What the task requires: Pull out from the material below all lines with "where".

Records for this exercise:
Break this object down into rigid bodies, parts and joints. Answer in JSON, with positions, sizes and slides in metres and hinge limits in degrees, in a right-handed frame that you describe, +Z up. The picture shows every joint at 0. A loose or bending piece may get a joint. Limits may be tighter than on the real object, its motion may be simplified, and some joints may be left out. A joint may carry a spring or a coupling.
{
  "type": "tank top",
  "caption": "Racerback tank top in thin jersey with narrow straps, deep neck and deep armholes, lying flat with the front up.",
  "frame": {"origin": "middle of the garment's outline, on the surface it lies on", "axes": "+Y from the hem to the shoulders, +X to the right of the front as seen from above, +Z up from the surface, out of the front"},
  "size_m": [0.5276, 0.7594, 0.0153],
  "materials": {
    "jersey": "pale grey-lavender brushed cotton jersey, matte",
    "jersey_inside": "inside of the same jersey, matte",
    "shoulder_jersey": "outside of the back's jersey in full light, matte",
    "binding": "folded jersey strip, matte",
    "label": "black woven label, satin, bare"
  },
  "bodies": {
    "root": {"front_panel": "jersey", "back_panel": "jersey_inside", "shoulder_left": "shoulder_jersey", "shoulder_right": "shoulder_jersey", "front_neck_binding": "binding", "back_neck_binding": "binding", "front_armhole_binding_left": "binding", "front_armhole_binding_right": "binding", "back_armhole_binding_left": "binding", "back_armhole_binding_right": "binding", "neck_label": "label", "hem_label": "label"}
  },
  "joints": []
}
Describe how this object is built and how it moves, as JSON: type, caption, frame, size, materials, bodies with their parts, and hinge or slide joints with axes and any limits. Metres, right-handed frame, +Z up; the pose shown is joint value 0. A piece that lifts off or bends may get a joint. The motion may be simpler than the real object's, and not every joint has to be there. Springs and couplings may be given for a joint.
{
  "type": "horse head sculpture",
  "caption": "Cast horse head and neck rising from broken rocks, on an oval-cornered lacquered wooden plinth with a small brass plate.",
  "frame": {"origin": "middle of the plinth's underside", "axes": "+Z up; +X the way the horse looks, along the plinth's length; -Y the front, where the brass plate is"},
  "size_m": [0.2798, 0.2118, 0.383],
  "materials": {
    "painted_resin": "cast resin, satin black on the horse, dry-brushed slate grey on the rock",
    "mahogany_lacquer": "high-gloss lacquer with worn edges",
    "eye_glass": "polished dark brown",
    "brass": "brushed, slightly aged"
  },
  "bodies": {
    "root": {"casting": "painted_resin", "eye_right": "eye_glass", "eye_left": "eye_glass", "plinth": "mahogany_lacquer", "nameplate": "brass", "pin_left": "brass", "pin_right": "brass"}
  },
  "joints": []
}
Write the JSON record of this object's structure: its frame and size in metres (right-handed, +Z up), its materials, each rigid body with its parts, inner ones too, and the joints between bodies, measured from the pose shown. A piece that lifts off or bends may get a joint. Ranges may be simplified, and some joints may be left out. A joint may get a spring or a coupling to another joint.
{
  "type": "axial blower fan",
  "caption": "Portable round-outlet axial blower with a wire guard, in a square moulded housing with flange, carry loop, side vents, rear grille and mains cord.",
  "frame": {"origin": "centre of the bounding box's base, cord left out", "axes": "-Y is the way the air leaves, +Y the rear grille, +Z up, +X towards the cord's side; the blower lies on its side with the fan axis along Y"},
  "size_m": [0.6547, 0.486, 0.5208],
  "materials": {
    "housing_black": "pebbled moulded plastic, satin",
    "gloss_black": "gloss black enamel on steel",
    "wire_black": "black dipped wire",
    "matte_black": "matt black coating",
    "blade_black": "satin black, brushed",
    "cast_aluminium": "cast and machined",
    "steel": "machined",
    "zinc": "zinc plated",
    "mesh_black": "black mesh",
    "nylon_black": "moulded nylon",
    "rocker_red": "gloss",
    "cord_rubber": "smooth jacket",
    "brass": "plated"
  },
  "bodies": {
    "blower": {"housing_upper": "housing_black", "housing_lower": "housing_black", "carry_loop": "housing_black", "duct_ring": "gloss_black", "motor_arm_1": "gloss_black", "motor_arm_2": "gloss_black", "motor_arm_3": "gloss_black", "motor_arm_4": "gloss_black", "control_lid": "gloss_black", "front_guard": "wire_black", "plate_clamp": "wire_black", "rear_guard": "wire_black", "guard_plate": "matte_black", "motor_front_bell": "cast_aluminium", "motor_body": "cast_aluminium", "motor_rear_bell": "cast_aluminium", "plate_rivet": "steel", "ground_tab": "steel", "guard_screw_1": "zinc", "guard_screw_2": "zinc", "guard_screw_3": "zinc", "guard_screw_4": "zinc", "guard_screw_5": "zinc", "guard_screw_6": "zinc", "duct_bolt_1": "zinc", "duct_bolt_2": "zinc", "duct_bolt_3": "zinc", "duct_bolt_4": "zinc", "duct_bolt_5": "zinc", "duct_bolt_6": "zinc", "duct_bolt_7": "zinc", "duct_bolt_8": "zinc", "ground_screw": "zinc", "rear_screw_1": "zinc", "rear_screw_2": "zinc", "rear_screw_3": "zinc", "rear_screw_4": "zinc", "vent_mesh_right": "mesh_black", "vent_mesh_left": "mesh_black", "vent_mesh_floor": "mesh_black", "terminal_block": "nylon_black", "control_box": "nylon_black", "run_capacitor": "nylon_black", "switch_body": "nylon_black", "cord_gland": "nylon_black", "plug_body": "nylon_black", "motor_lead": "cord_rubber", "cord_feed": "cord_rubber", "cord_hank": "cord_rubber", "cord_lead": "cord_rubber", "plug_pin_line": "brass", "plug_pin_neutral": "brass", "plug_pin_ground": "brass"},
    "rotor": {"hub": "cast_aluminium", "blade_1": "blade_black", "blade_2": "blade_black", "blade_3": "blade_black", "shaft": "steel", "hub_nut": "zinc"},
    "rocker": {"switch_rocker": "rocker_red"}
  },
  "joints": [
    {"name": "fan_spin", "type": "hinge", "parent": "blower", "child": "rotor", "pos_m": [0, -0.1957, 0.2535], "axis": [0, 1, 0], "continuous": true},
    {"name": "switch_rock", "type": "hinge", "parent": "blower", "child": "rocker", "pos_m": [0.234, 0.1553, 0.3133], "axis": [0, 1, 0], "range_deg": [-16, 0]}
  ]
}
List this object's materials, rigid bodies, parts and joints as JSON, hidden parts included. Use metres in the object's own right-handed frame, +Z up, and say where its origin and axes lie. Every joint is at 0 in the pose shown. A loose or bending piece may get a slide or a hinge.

Final answer:
  "frame": {"origin": "middle of the plinth's underside", "axes": "+Z up; +X the way the horse looks, along the plinth's length; -Y the front, where the brass plate is"},
List this object's materials, rigid bodies, parts and joints as JSON, hidden parts included. Use metres in the object's own right-handed frame, +Z up, and say where its origin and axes lie. Every joint is at 0 in the pose shown. A loose or bending piece may get a slide or a hinge.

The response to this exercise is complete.